I wonder sometimes how many minutes, hours, days, months, even years I've spent ignoring my own heart to follow a heart that isn't really mine at all. That wondering, that pondering, leads me to another place of questioning ... so what now? I'm almost 52 years old ... so what now? Do I continue to be concerned about the opinions and advice of everyone around me telling me who I should be or what I should do or where I should go? Or do I follow my heart ... listen to that inner voice ... be courageous and strong enough to stop my heart shopping and wear the one that fits me best ... the one that God created within me and desires for me to have?
Yesterday I read a quote that has made me think even more about the shortness of this life... a quote that has made me once again, as I have so often over the last year, pray that God would strip away my pretense, erase my pride, make my heart be one that seeks after Him and Him alone. "The benefit of death is you know not to waste life living someone else's choices. Don't let the noise of others' opinions drown out your own inner voice. And most important, have the courage to follow your heart and intuition."

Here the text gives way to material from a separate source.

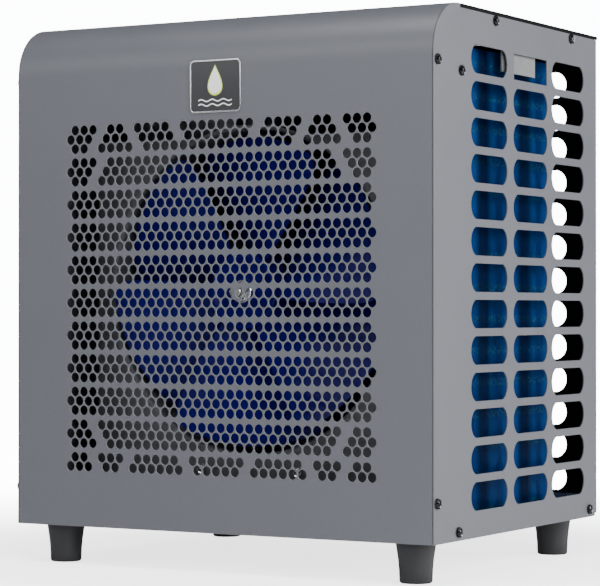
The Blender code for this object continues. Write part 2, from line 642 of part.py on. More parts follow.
def controller():
    """The display and its three buttons, in the left side's square window."""
    width, height = SENSOR_WINDOW
    face, panel = -SIDE_X - 0.0018, -SIDE_X - GAP
    y, z = CONTROL_Y, CONTROL_HEIGHT
    bezel = box(
        "controller_bezel", at(face, y - width / 2 - 0.003, z - height / 2 - 0.003),
        at(panel, y + width / 2 + 0.003, z + height / 2 + 0.003), motor_black,
    )
    inset = 0.0006
    tray = box(
        "controller body", at(panel - 0.0005, y - width / 2 + inset, z - height / 2 + inset),
        at(-0.172, y + width / 2 - inset, z + height / 2 - inset), motor_black, hidden=True,
    )
    boolean(bezel, "UNION", [tray])
    rim = 0.0022
    pocket = box(
        "controller pocket", at(face + 0.0020, y - width / 2 + rim, z - height / 2 + rim),
        at(-0.160, y + width / 2 - rim, z + height / 2 - rim), motor_black, hidden=True,
    )
    lens_y = y - 0.0145
    opening = box(
        "lens opening", at(face - 0.002, lens_y - 0.0123, z - 0.0068), at(-0.180, lens_y + 0.0123, z + 0.0068),
        motor_black, hidden=True,
    )
    ends = [(at(face - 0.002, y + offset, z), at(-0.182, y + offset, z)) for _, offset in BUTTON_OFFSETS]
    keyholes = rods("button openings", ends, 0.0038, motor_black, sides=20)
    boolean(bezel, "DIFFERENCE", [pocket, opening, keyholes])
    low = at(face + 0.0003, lens_y - 0.0120, z - 0.0065)
    high = at(face + 0.0017, lens_y + 0.0120, z + 0.0065)
    box("display_lens", low, high, glass_black)
    for name, offset in BUTTON_OFFSETS:
        cap = [(0, face + 0.0036), (0.0042, face + 0.0036), (0.0042, face + 0.0024), (0.0034, face + 0.0024)]
        cap += [(0.0034, face - 0.0004), (0.0030, face - 0.0007), (0, face - 0.0007)]
        turned(name, cap, Matrix.Translation(at(0, y + offset, z)) @ TO_X, grey_plastic, sides=20)


def fittings():
    gland_place = Matrix.Translation(at(PORT_X, 0, GLAND_HEIGHT)) @ TO_BACK
    gland = [(0.0040, 0.1400), (0.0075, 0.1400), (0.0075, 0.1503), (0.0120, 0.1503), (0.0120, 0.1570)]
    gland += [(0.0100, 0.1580), (0.0095, 0.1680), (0.0070, 0.1730), (0.0040, 0.1730)]
    turned("cable_gland", gland, gland_place, motor_black, sides=24, ring=True)
    nipple = [(0.0050, 0.0035), (0.0130, 0.0035), (0.0130, 0.0015), (0.0085, 0.0015), (0.0085, -0.0130)]
    nipple += [(0.0075, -0.0180), (0.0050, -0.0180)]
    turned("drain_nipple", nipple, Matrix.Translation(at(*DRAIN_AT, 0)), motor_black, sides=20, ring=True)
    x = PAN_X - GAP
    box("sensor_bracket", at(x - SHEET, -0.027, 0.356), at(x, 0.034, 0.397), side_paint)
    bm = outline_faces(
        badge_outline(), [], lambda u, v: at(u, FRONT_Y - BADGE_PROUD, v), (0, -1, 0)
    )
    sheet_metal("badge_plate", bm, (0, -1, 0), chrome, thickness=BADGE_PROUD - GAP)


def badge_outline():
    width, height, radius, middle = 0.046, 0.0405, 0.004, 0.3435
    points = []
    for sx, sy, start in ((1, -1, -90), (1, 1, 0), (-1, 1, 90), (-1, -1, 180)):
        corner = (sx * (width / 2 - radius), middle + sy * (height / 2 - radius))
        points += arc(corner, radius, start, start + 90, 4)
    return points


def screws():
    for side, word in ((1, "right"), (-1, "left")):
        turn = Matrix.Rotation(side * math.pi / 2, 4, "Y")
        for where, (y, height) in side_screws(side):
            place = Matrix.Translation(at(side * SIDE_X, y, height)) @ turn
            screw(f"screw_{word}_{where}", place, screw_metal)
    for side, word in ((1, "right"), (-1, "left")):
        place = at(side * SHROUD_SCREW_X, SHROUD_Y, SHROUD_SCREW_HEIGHT)
        to_front = Matrix.Rotation(math.pi / 2, 4, "X")
        screw(f"shroud_screw_{word}", Matrix.Translation(place) @ to_front, chrome)


clear_scene()
unit_frame = bpy.data.objects.new("unit_frame", None)
bpy.context.scene.collection.objects.link(unit_frame)

paint = finish("satin grey paint", (0.17, 0.18, 0.20), 0.42, 0.3)
side_paint = finish("side grey paint", (0.22, 0.23, 0.25), 0.45, 0.3)
shroud_paint = finish("shroud grey paint", (0.20, 0.21, 0.22), 0.5)
galvanised = finish("galvanised steel", (0.55, 0.56, 0.58), 0.35, 0.9)
steel = finish("shaft steel", (0.60, 0.60, 0.62), 0.25, 1.0)
chrome = finish("bright zinc", (0.75, 0.76, 0.78), 0.18, 1.0)
screw_metal = finish("black nickel", (0.10, 0.10, 0.11), 0.2, 1.0)
motor_black = finish("black enamel", (0.02, 0.02, 0.022), 0.4)
rubber = finish("black rubber", (0.05, 0.05, 0.055), 0.7)
blue_plastic = finish("blue fan plastic", (0.02, 0.04, 0.45), 0.3)
fin_blue = finish("blue coated fins", (0.02, 0.16, 0.42), 0.35, 0.5)
copper = finish("copper tube", (0.72, 0.36, 0.22), 0.3, 1.0)
brass = finish("brass", (0.70, 0.52, 0.22), 0.3, 1.0)
grey_plastic = finish("grey plastic", (0.35, 0.36, 0.38), 0.5)
nut_plastic = finish("union nut plastic", (0.06, 0.06, 0.065), 0.45)
board_green = finish("circuit board", (0.02, 0.20, 0.08), 0.4)
glass_black = finish("display window", (0.01, 0.01, 0.012), 0.08)

front_panel()
front_flange("front_flange_right", 1)
front_flange("front_flange_left", -1)
top_cover()
coil_side_slots = [(y, row) for y in SIDE_SLOT_COLUMNS for row in range(SLOT_ROWS)]
coil_side_slots.remove((CONTROL_Y, 0))
side_panel("side_panel_right", 1, coil_side_slots)
side_panel("side_panel_left", -1, [(SIDE_SLOT_COLUMNS[2], row) for row in range(8, SLOT_ROWS)])
back_panel()
base_pan()
for word_y, sign_y in (("front", -1), ("rear", 1)):
    for word_x, sign_x in (("left", -1), ("right", 1)):
        foot(f"foot_{word_y}_{word_x}", sign_x * FOOT_X, sign_y * FOOT_Y)
fan_shroud()
shroud_ring()
fan()
fan_drive()
motor_bracket()
evaporator()
compressor()
accumulator()
heat_exchanger()
water_port("water_inlet_port", "inlet_union_nut", PORT_HEIGHTS[0])
water_port("water_outlet_port", "outlet_union_nut", PORT_HEIGHTS[1])
pipework()
control_box()
controller()
fittings()
screws()
unit_frame.location.y = (BADGE_PROUD - REAR_OVERHANG) / 2
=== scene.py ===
import bmesh
import bpy
import json
import math
from mathutils import Matrix, Vector

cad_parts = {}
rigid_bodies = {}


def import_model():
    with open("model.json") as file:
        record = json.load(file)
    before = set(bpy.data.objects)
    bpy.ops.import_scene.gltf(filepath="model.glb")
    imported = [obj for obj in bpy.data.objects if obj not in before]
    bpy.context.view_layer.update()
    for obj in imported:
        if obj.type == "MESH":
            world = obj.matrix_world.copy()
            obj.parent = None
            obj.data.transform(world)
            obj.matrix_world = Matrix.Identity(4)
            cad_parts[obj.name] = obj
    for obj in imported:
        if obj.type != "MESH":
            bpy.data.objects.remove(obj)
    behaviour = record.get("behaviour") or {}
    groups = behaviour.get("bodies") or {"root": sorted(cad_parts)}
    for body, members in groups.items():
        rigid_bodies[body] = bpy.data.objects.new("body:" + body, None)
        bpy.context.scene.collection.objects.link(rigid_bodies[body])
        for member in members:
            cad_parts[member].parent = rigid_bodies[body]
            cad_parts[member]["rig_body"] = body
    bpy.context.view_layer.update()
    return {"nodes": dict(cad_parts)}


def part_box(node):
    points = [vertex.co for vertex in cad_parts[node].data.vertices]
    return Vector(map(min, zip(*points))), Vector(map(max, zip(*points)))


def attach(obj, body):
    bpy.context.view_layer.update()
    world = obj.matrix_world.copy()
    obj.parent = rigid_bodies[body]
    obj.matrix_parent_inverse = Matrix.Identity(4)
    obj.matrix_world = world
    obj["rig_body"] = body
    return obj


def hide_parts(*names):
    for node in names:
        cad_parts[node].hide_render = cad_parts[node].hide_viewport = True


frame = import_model()
print("frame loaded:", len(frame["nodes"]), "nodes")

sideLow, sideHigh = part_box("side_panel_right")
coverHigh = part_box("top_cover")[1]
pinLow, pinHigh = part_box("motor_shaft")
casing = {
    "x": sideHigh.x,  # half the width, to the outer faces of the side panels
    "front": sideLow.y,
    "back": sideHigh.y,
    "bottom": sideLow.z,
    "top": sideHigh.z,
    "coverX": sideLow.x - 0.0003,
    "sheet": 0.0012,
    "cornerRadius": 0.040,
    "fanZ": (pinLow.z + pinHigh.z) / 2,
}
backTurn = Matrix.Rotation(-math.pi / 2, 4, "X")  # local Z to +Y
sideTurn = Matrix.Rotation(math.pi / 2, 4, "Y")  # local Z to +X


def casingPoint(x, depth, height):
    # depth behind the casing's front face, height above its bottom edge
    return Vector((x, casing["front"] + depth, casing["bottom"] + height))


def arcPoints(centre, radius, start, end, steps):
    turns = [math.radians(start + (end - start) * i / steps) for i in range(steps + 1)]
    return [(centre[0] + radius * math.cos(t), centre[1] + radius * math.sin(t)) for t in turns]


def circlePoints(centre, radius, sides):
    return arcPoints(centre, radius, 0, 360, sides)[:-1]


def roundedRect(centre, width, height, radius, steps=5):
    points = []
    for sx, sy, start in ((1, -1, -90), (1, 1, 0), (-1, 1, 90), (-1, -1, 180)):
        corner = (centre[0] + sx * (width / 2 - radius), centre[1] + sy * (height / 2 - radius))
        points += arcPoints(corner, radius, start, start + 90, steps)
    return points


def fillSheet(bm, loops, place, facing):
    # one flat face region: the first loop is its outline, the others are its holes
    edges = []
    for loop in loops:
        points = [bm.verts.new(place(u, v)) for u, v in loop]
        edges += [bm.edges.new(pair) for pair in zip(points, points[1:] + points[:1])]
    made = bmesh.ops.triangle_fill(bm, use_beauty=True, use_dissolve=False, edges=edges, normal=facing)
    faces = [item for item in made["geom"] if isinstance(item, bmesh.types.BMFace)]
    for face in faces:
        if face.normal.dot(Vector(facing)) < 0:
            face.normal_flip()
    return faces


def foldEdges(bm, edges, offset):
    grown = bmesh.ops.extrude_edge_only(bm, edges=edges)["geom"]
    points = [item for item in grown if isinstance(item, bmesh.types.BMVert)]
    bmesh.ops.translate(bm, verts=points, vec=offset)
    known = set(points)
    return [item for item in grown if isinstance(item, bmesh.types.BMEdge) and known.issuperset(item.verts)]


def openEdges(bm, test):
    return [edge for edge in bm.edges if edge.is_boundary and all(test(vert.co) for vert in edge.verts)]


def addBox(bm, low, high):
    middle, size = (Vector(low) + Vector(high)) / 2, Vector(high) - Vector(low)
    place = Matrix.Translation(middle) @ Matrix.Diagonal((*size, 1))
    return bmesh.ops.create_cube(bm, size=1, matrix=place)["verts"]


def addTurned(bm, profile, place, steps=48, closed=False):
    # turns (radius, height) points round Z; a closed profile makes a ring
    points = [bm.verts.new((radius, 0, height)) for radius, height in profile]
    pairs = list(zip(points, points[1:]))
    if closed:
        pairs.append((points[-1], points[0]))
    edges = [bm.edges.new(pair) for pair in pairs]
    known = set(bm.verts) - set(points)
    bmesh.ops.spin(
        bm, geom=points + edges, cent=(0, 0, 0), axis=(0, 0, 1), angle=math.tau, steps=steps,
        use_merge=True,
    )
    made = [vert for vert in bm.verts if vert not in known]
    bmesh.ops.remove_doubles(bm, verts=made, dist=1e-6)
    made = [vert for vert in bm.verts if vert not in known]
    faces = list({face for vert in made for face in vert.link_faces})
    bmesh.ops.recalc_face_normals(bm, faces=faces)
    bmesh.ops.transform(bm, matrix=place, verts=made)
    return made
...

Hmmm ... that brings to mind another quote ... a quote from God's Word that shall be my prayer this morning, that shall be in my heart and on my lips today and every day ... "Create in me a pure heart, O God, and renew a steadfast spirit within me." Yes, Lord, please create in me a heart that is pure in Your sight ... a heart that cares not what others may think of me or say about me ... a heart that can't be bought at any store ... a heart that was purchased by Your blood on the cross at Calvary.